Human-AI symbiosis: how Lara and language professionals use terminology together

This integration creates a powerful Human-AI Symbiosis. Lara produces a first draft that is already aligned with the approved terminology. The language professional then refines the translation in a CAT tool environment, where the same term base provides real-time suggestions and QA checks. Any corrections or improvements the linguist makes are fed back into the system, further refining the AI for future projects. This virtuous cycle ensures that human expertise and machine intelligence work together to produce the highest level of quality and consistency.

From cost center to value driver: measuring performance and ROI

The impact of a terminology management system can and should be measured. By tracking the right metrics, organizations can demonstrate the tangible return on investment and reframe localization from a cost center to a strategic value driver for the entire business.

Key metrics: consistency rates, query reduction, and time-to-edit

Several key performance indicators (KPIs) can quantify the success of a terminology program. Terminology consistency rates, measured by automated QA tools, show how well approved terms are being applied. A reduction in the number of queries from translators is a direct indicator of improved clarity and reduced ambiguity. For organizations using AI translation, a lower Time to Edit (TTE)—the time it takes a professional to edit a machine-translated segment to human quality—is a powerful metric demonstrating that better terminology is leading to more accurate AI output.
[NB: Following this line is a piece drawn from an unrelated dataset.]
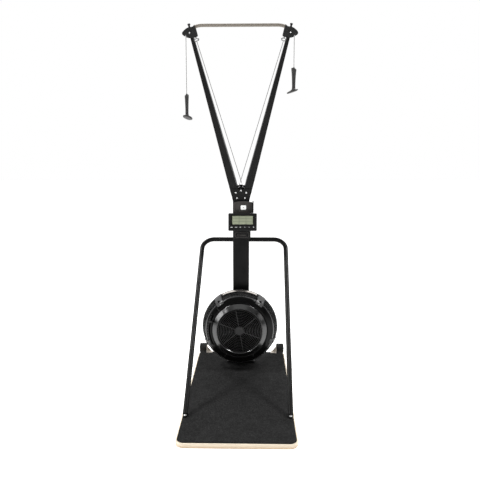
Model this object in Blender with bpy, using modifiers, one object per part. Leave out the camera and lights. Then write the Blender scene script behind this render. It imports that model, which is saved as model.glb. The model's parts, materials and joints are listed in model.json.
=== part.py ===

Calculating the ROI of your terminology management system

The ROI of terminology management is calculated by weighing the initial investment against the savings and value it generates. The most significant savings come from reduced rework and faster translation times. By adding up the time saved, the reduction in support costs from clearer documentation, and the mitigated risks of non-compliance, organizations can build a powerful business case that proves the immense financial value of a shared language.